**Information supplied**
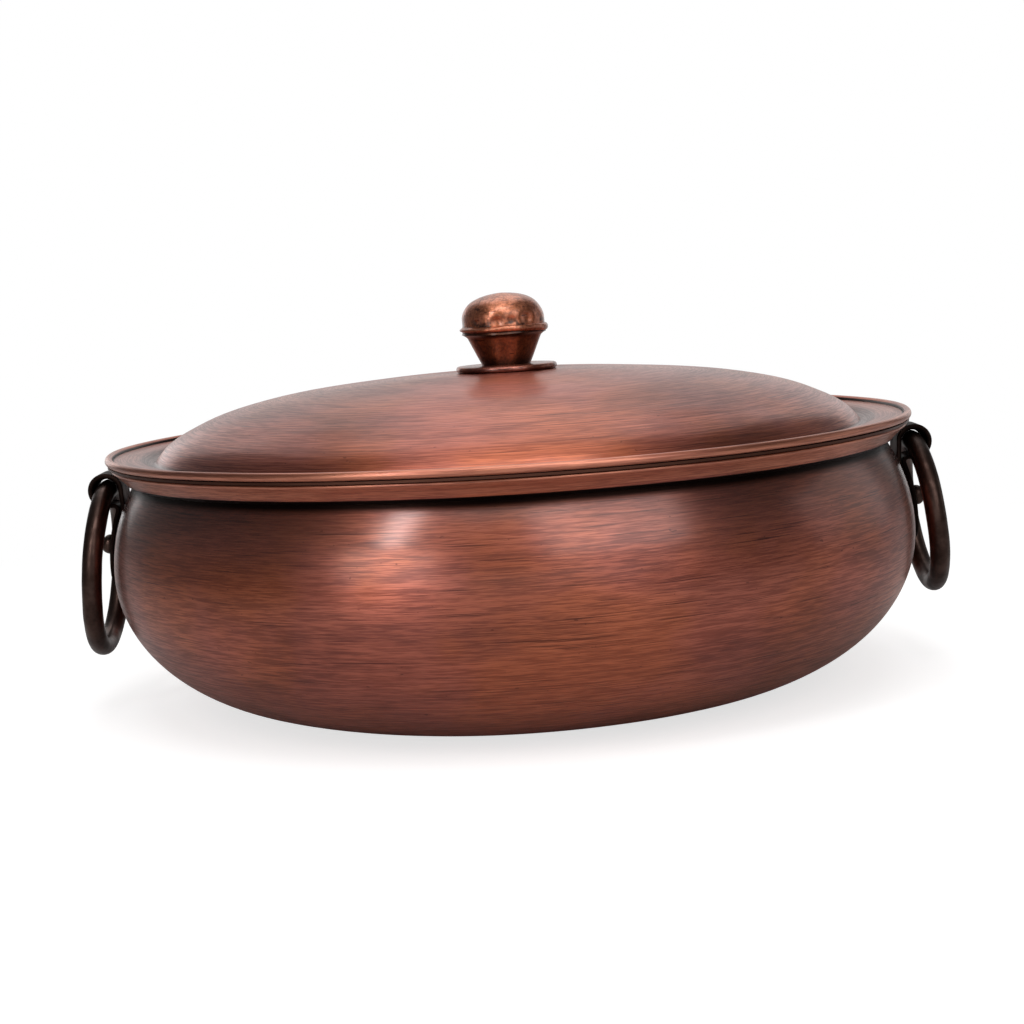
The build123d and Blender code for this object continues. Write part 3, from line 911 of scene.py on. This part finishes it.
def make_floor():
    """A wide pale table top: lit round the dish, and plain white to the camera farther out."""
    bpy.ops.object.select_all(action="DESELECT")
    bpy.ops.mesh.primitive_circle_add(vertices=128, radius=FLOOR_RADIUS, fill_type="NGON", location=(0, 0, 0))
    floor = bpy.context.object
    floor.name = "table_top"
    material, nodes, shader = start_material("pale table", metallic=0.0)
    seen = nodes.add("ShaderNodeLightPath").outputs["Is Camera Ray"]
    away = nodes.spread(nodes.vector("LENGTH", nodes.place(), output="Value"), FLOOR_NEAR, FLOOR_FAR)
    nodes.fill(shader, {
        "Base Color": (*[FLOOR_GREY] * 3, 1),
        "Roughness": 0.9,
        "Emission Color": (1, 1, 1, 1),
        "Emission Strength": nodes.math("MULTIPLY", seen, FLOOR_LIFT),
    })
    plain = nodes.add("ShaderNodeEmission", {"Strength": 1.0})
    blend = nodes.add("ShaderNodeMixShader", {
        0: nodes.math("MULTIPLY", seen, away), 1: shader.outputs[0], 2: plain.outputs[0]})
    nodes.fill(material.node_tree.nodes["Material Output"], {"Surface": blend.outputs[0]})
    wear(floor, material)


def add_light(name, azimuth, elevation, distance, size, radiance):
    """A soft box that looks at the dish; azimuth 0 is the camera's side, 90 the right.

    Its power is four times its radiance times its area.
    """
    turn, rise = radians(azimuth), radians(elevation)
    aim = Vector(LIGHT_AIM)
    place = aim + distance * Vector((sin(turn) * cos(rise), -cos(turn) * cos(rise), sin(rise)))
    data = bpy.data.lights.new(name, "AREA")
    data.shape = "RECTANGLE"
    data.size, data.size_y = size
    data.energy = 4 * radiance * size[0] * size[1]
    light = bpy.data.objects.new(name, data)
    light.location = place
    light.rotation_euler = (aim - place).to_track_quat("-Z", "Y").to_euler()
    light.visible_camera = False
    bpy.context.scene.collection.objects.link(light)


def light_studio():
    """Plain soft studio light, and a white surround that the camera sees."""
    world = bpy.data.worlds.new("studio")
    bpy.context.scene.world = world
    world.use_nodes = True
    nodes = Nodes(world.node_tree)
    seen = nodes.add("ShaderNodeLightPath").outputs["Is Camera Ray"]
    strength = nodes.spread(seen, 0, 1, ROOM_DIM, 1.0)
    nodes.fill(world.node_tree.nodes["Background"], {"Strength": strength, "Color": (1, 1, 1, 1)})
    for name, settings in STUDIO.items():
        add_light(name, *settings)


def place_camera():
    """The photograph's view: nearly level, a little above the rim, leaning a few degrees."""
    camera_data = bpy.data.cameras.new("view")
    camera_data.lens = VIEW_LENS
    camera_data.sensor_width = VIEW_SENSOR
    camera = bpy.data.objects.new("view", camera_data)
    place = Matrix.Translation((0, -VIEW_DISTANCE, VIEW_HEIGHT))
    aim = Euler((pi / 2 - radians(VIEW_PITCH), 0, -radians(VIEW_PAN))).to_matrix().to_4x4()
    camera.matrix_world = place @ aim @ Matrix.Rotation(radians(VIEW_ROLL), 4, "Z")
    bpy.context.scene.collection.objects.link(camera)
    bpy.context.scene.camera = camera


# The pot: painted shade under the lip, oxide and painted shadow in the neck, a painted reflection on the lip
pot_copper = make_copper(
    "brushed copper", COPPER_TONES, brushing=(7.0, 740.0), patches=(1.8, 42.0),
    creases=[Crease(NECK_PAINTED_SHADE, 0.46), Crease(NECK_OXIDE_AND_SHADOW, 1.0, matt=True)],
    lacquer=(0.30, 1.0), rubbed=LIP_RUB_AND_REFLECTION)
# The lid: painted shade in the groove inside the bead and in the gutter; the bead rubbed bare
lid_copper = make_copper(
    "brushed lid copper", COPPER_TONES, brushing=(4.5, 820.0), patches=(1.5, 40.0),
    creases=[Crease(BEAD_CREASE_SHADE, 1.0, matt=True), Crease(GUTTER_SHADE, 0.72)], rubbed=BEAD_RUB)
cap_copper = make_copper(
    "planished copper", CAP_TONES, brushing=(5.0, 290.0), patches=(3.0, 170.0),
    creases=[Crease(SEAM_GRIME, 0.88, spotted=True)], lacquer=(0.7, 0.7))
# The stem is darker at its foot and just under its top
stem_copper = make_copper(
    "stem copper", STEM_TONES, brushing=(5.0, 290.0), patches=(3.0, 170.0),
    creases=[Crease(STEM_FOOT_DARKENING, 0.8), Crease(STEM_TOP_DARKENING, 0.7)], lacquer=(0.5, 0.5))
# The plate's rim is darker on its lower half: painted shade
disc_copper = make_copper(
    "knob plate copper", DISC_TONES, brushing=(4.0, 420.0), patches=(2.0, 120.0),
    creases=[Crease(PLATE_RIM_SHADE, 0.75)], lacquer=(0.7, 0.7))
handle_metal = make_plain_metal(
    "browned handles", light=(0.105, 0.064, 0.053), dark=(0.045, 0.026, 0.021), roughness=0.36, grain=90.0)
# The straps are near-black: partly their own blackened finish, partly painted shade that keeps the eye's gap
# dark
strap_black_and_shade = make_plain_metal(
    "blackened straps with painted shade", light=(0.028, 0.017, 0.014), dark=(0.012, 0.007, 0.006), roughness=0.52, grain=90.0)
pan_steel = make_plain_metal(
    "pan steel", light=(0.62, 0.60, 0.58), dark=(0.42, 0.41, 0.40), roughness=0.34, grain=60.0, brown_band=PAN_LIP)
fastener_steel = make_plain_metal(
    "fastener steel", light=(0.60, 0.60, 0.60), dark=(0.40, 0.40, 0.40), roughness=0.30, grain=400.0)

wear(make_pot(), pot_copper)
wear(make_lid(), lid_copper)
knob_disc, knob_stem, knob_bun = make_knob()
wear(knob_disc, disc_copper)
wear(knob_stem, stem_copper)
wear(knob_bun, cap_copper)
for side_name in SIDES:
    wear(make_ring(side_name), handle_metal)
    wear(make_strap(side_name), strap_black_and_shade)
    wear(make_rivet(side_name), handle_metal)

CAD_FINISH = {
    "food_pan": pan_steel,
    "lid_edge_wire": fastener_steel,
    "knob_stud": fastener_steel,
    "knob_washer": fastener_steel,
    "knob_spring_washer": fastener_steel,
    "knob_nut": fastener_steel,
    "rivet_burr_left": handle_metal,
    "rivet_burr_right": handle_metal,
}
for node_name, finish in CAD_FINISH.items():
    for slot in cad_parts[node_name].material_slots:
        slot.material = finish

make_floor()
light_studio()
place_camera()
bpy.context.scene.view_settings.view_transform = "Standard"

**Task to complete**
Extract all of the data shown above without alteration.

**Expected output**
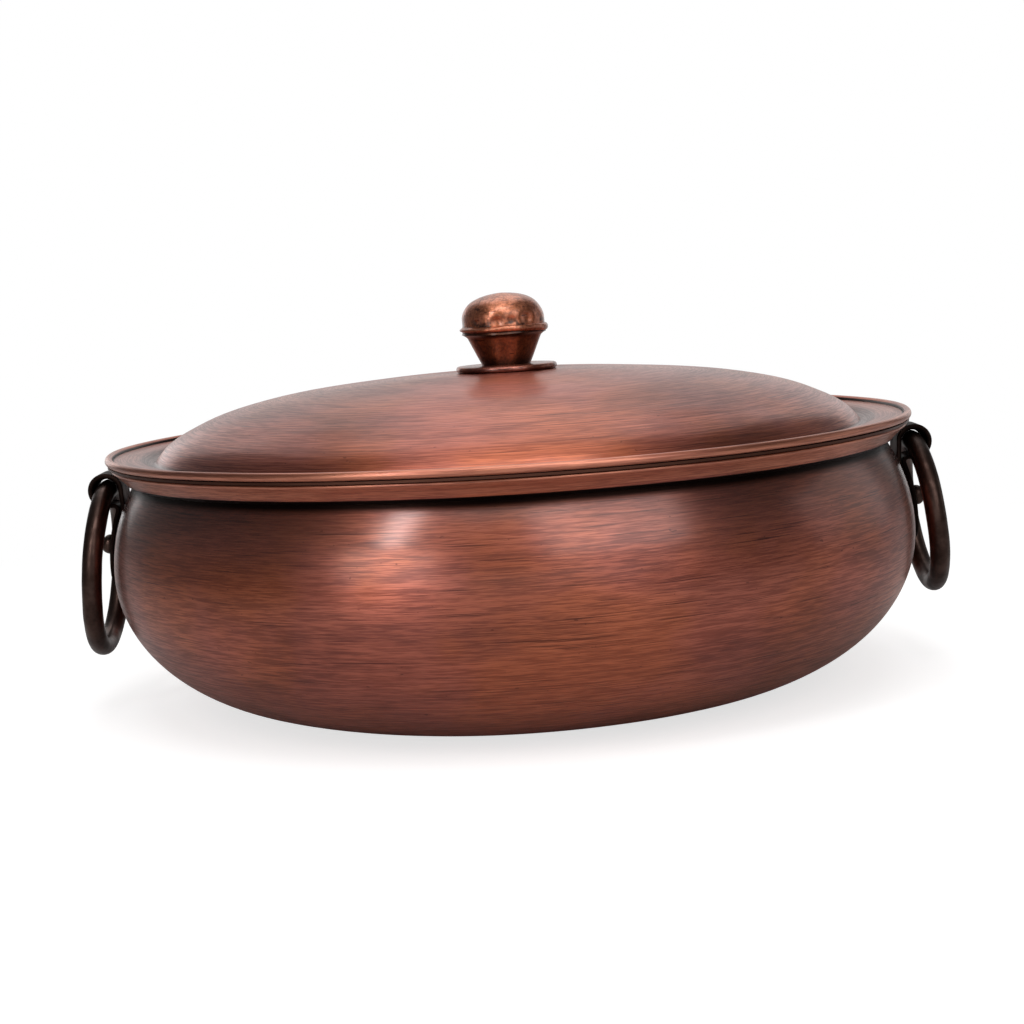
The build123d and Blender code for this object continues. Write part 3, from line 911 of scene.py on. This part finishes it.
def make_floor():
    """A wide pale table top: lit round the dish, and plain white to the camera farther out."""
    bpy.ops.object.select_all(action="DESELECT")
    bpy.ops.mesh.primitive_circle_add(vertices=128, radius=FLOOR_RADIUS, fill_type="NGON", location=(0, 0, 0))
    floor = bpy.context.object
    floor.name = "table_top"
    material, nodes, shader = start_material("pale table", metallic=0.0)
    seen = nodes.add("ShaderNodeLightPath").outputs["Is Camera Ray"]
    away = nodes.spread(nodes.vector("LENGTH", nodes.place(), output="Value"), FLOOR_NEAR, FLOOR_FAR)
    nodes.fill(shader, {
        "Base Color": (*[FLOOR_GREY] * 3, 1),
        "Roughness": 0.9,
        "Emission Color": (1, 1, 1, 1),
        "Emission Strength": nodes.math("MULTIPLY", seen, FLOOR_LIFT),
    })
    plain = nodes.add("ShaderNodeEmission", {"Strength": 1.0})
    blend = nodes.add("ShaderNodeMixShader", {
        0: nodes.math("MULTIPLY", seen, away), 1: shader.outputs[0], 2: plain.outputs[0]})
    nodes.fill(material.node_tree.nodes["Material Output"], {"Surface": blend.outputs[0]})
    wear(floor, material)


def add_light(name, azimuth, elevation, distance, size, radiance):
    """A soft box that looks at the dish; azimuth 0 is the camera's side, 90 the right.

    Its power is four times its radiance times its area.
    """
    turn, rise = radians(azimuth), radians(elevation)
    aim = Vector(LIGHT_AIM)
    place = aim + distance * Vector((sin(turn) * cos(rise), -cos(turn) * cos(rise), sin(rise)))
    data = bpy.data.lights.new(name, "AREA")
    data.shape = "RECTANGLE"
    data.size, data.size_y = size
    data.energy = 4 * radiance * size[0] * size[1]
    light = bpy.data.objects.new(name, data)
    light.location = place
    light.rotation_euler = (aim - place).to_track_quat("-Z", "Y").to_euler()
    light.visible_camera = False
    bpy.context.scene.collection.objects.link(light)


def light_studio():
    """Plain soft studio light, and a white surround that the camera sees."""
    world = bpy.data.worlds.new("studio")
    bpy.context.scene.world = world
    world.use_nodes = True
    nodes = Nodes(world.node_tree)
    seen = nodes.add("ShaderNodeLightPath").outputs["Is Camera Ray"]
    strength = nodes.spread(seen, 0, 1, ROOM_DIM, 1.0)
    nodes.fill(world.node_tree.nodes["Background"], {"Strength": strength, "Color": (1, 1, 1, 1)})
    for name, settings in STUDIO.items():
        add_light(name, *settings)


def place_camera():
    """The photograph's view: nearly level, a little above the rim, leaning a few degrees."""
    camera_data = bpy.data.cameras.new("view")
    camera_data.lens = VIEW_LENS
    camera_data.sensor_width = VIEW_SENSOR
    camera = bpy.data.objects.new("view", camera_data)
    place = Matrix.Translation((0, -VIEW_DISTANCE, VIEW_HEIGHT))
    aim = Euler((pi / 2 - radians(VIEW_PITCH), 0, -radians(VIEW_PAN))).to_matrix().to_4x4()
    camera.matrix_world = place @ aim @ Matrix.Rotation(radians(VIEW_ROLL), 4, "Z")
    bpy.context.scene.collection.objects.link(camera)
    bpy.context.scene.camera = camera


# The pot: painted shade under the lip, oxide and painted shadow in the neck, a painted reflection on the lip
pot_copper = make_copper(
    "brushed copper", COPPER_TONES, brushing=(7.0, 740.0), patches=(1.8, 42.0),
    creases=[Crease(NECK_PAINTED_SHADE, 0.46), Crease(NECK_OXIDE_AND_SHADOW, 1.0, matt=True)],
    lacquer=(0.30, 1.0), rubbed=LIP_RUB_AND_REFLECTION)
# The lid: painted shade in the groove inside the bead and in the gutter; the bead rubbed bare
lid_copper = make_copper(
    "brushed lid copper", COPPER_TONES, brushing=(4.5, 820.0), patches=(1.5, 40.0),
    creases=[Crease(BEAD_CREASE_SHADE, 1.0, matt=True), Crease(GUTTER_SHADE, 0.72)], rubbed=BEAD_RUB)
cap_copper = make_copper(
    "planished copper", CAP_TONES, brushing=(5.0, 290.0), patches=(3.0, 170.0),
    creases=[Crease(SEAM_GRIME, 0.88, spotted=True)], lacquer=(0.7, 0.7))
# The stem is darker at its foot and just under its top
stem_copper = make_copper(
    "stem copper", STEM_TONES, brushing=(5.0, 290.0), patches=(3.0, 170.0),
    creases=[Crease(STEM_FOOT_DARKENING, 0.8), Crease(STEM_TOP_DARKENING, 0.7)], lacquer=(0.5, 0.5))
# The plate's rim is darker on its lower half: painted shade
disc_copper = make_copper(
    "knob plate copper", DISC_TONES, brushing=(4.0, 420.0), patches=(2.0, 120.0),
    creases=[Crease(PLATE_RIM_SHADE, 0.75)], lacquer=(0.7, 0.7))
handle_metal = make_plain_metal(
    "browned handles", light=(0.105, 0.064, 0.053), dark=(0.045, 0.026, 0.021), roughness=0.36, grain=90.0)
# The straps are near-black: partly their own blackened finish, partly painted shade that keeps the eye's gap
# dark
strap_black_and_shade = make_plain_metal(
    "blackened straps with painted shade", light=(0.028, 0.017, 0.014), dark=(0.012, 0.007, 0.006), roughness=0.52, grain=90.0)
pan_steel = make_plain_metal(
    "pan steel", light=(0.62, 0.60, 0.58), dark=(0.42, 0.41, 0.40), roughness=0.34, grain=60.0, brown_band=PAN_LIP)
fastener_steel = make_plain_metal(
    "fastener steel", light=(0.60, 0.60, 0.60), dark=(0.40, 0.40, 0.40), roughness=0.30, grain=400.0)

wear(make_pot(), pot_copper)
wear(make_lid(), lid_copper)
knob_disc, knob_stem, knob_bun = make_knob()
wear(knob_disc, disc_copper)
wear(knob_stem, stem_copper)
wear(knob_bun, cap_copper)
for side_name in SIDES:
    wear(make_ring(side_name), handle_metal)
    wear(make_strap(side_name), strap_black_and_shade)
    wear(make_rivet(side_name), handle_metal)

CAD_FINISH = {
    "food_pan": pan_steel,
    "lid_edge_wire": fastener_steel,
    "knob_stud": fastener_steel,
    "knob_washer": fastener_steel,
    "knob_spring_washer": fastener_steel,
    "knob_nut": fastener_steel,
    "rivet_burr_left": handle_metal,
    "rivet_burr_right": handle_metal,
}
for node_name, finish in CAD_FINISH.items():
    for slot in cad_parts[node_name].material_slots:
        slot.material = finish

make_floor()
light_studio()
place_camera()
bpy.context.scene.view_settings.view_transform = "Standard"